* [Prompt] Begin at the line containing "make_hand_wrap()" and stop at the line containing "in imported if"; copy those lines exactly, ends included, and nothing else.

* [Source material]
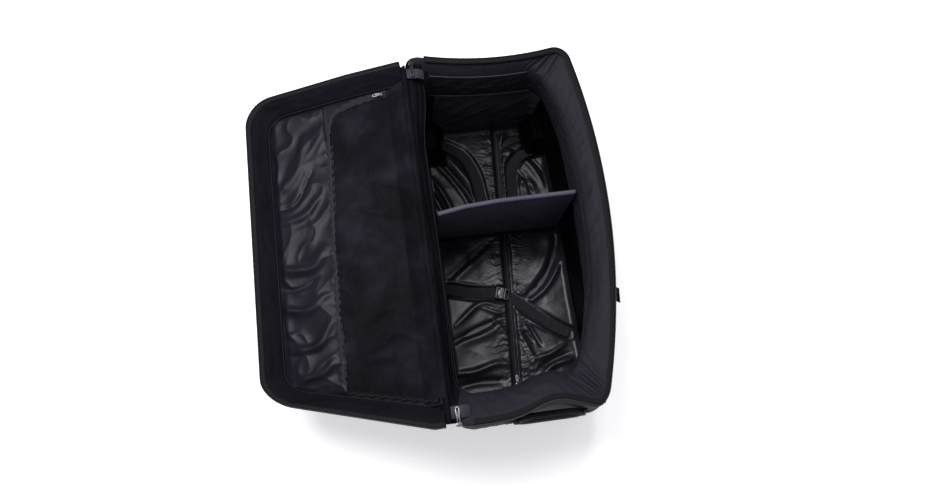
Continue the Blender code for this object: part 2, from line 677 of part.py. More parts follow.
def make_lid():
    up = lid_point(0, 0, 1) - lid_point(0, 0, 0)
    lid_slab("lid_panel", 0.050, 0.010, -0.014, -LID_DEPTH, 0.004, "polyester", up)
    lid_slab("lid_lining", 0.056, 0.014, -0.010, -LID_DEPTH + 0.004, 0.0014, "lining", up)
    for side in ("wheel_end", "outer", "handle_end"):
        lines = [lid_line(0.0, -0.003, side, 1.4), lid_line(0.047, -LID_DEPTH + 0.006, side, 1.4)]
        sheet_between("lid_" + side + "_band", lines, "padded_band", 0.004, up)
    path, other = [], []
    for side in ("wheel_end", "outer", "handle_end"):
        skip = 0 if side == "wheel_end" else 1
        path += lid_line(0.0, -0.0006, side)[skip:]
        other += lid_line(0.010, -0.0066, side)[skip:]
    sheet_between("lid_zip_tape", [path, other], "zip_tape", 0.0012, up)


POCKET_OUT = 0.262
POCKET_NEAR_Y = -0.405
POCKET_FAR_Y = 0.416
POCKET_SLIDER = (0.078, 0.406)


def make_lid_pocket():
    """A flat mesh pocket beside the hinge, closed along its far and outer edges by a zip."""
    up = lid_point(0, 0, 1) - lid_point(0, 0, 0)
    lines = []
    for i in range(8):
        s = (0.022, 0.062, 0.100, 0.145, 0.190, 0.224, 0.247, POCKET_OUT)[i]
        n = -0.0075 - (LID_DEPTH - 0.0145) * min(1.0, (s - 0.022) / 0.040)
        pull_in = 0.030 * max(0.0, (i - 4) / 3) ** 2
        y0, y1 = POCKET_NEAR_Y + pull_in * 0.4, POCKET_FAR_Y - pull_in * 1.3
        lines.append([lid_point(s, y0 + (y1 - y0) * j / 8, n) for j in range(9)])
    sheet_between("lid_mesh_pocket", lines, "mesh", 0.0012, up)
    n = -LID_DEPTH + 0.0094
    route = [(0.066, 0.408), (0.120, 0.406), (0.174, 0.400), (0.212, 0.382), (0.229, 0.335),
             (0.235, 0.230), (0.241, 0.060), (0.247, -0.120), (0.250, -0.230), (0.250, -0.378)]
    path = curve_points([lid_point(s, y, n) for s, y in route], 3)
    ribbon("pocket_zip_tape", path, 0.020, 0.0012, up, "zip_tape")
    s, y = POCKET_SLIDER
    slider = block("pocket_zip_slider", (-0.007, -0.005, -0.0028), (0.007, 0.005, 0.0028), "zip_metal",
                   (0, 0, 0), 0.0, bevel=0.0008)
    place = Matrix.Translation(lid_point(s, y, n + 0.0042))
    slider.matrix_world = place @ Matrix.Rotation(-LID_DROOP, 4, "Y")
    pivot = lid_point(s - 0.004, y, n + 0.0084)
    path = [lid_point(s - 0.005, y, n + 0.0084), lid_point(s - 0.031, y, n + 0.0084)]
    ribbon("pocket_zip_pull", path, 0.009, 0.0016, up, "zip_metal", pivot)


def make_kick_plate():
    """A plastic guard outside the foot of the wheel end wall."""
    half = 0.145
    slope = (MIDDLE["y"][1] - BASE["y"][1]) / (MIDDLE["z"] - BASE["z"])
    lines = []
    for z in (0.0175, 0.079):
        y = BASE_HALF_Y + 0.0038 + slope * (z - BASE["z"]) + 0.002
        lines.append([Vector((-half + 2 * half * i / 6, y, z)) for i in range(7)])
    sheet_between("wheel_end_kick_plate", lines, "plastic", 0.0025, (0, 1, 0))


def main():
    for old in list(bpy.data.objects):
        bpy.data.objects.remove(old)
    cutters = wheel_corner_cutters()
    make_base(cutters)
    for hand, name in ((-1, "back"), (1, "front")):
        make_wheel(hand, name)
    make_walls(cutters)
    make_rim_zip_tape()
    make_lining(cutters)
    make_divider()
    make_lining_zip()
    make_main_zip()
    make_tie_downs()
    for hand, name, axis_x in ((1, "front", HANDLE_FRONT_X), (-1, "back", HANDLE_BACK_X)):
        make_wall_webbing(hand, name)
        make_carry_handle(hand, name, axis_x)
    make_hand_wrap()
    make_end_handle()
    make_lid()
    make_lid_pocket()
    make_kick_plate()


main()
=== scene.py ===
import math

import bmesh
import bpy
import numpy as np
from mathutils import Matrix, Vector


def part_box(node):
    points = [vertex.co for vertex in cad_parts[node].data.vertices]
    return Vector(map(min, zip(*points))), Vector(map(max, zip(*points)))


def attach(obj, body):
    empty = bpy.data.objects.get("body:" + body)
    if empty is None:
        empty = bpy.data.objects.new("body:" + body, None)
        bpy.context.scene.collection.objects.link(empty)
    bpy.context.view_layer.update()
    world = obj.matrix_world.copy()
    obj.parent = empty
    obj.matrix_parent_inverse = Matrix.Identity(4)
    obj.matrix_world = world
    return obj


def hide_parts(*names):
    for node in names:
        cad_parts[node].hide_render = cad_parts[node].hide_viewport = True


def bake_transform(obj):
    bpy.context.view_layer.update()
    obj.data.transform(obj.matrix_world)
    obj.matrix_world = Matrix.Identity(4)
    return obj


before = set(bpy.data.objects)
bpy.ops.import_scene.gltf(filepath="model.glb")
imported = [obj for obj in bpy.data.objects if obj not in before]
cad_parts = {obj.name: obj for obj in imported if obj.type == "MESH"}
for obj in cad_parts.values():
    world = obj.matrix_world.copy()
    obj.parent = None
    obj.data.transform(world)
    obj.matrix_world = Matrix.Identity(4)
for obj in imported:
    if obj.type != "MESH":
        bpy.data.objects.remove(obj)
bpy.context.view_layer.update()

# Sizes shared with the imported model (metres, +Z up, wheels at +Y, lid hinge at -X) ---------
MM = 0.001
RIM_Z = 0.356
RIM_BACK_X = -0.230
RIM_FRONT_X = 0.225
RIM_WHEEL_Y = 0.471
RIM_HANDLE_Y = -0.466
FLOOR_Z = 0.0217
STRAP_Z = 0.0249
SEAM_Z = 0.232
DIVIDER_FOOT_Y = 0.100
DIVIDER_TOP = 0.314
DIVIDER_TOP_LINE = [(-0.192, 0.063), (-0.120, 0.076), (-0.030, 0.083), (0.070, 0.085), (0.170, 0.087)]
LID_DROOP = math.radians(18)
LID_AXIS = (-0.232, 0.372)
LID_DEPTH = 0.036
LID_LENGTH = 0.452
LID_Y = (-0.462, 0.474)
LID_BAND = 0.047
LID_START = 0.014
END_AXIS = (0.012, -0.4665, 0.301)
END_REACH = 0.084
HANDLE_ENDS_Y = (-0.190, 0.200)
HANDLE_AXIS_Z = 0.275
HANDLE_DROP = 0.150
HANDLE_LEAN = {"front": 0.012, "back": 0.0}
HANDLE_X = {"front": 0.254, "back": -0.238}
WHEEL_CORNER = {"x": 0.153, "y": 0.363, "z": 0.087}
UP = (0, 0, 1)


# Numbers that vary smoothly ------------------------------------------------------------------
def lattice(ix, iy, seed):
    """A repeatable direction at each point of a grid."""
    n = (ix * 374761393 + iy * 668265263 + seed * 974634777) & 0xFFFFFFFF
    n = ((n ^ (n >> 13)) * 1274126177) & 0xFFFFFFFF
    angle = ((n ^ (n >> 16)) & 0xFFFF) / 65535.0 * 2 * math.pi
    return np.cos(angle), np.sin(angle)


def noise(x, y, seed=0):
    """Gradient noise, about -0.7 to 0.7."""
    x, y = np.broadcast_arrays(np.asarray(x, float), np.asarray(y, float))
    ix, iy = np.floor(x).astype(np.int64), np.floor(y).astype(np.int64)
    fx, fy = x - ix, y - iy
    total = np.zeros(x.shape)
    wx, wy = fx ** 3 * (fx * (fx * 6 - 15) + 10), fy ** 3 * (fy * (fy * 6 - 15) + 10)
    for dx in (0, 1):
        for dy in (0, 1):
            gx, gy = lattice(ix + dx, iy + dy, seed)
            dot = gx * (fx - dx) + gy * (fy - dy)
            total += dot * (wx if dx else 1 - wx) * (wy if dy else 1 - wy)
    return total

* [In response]
    make_hand_wrap()
    make_end_handle()
    make_lid()
    make_lid_pocket()
    make_kick_plate()


main()
=== scene.py ===
import math

import bmesh
import bpy
import numpy as np
from mathutils import Matrix, Vector


def part_box(node):
    points = [vertex.co for vertex in cad_parts[node].data.vertices]
    return Vector(map(min, zip(*points))), Vector(map(max, zip(*points)))


def attach(obj, body):
    empty = bpy.data.objects.get("body:" + body)
    if empty is None:
        empty = bpy.data.objects.new("body:" + body, None)
        bpy.context.scene.collection.objects.link(empty)
    bpy.context.view_layer.update()
    world = obj.matrix_world.copy()
    obj.parent = empty
    obj.matrix_parent_inverse = Matrix.Identity(4)
    obj.matrix_world = world
    return obj


def hide_parts(*names):
    for node in names:
        cad_parts[node].hide_render = cad_parts[node].hide_viewport = True


def bake_transform(obj):
    bpy.context.view_layer.update()
    obj.data.transform(obj.matrix_world)
    obj.matrix_world = Matrix.Identity(4)
    return obj


before = set(bpy.data.objects)
bpy.ops.import_scene.gltf(filepath="model.glb")
imported = [obj for obj in bpy.data.objects if obj not in before]
cad_parts = {obj.name: obj for obj in imported if obj.type == "MESH"}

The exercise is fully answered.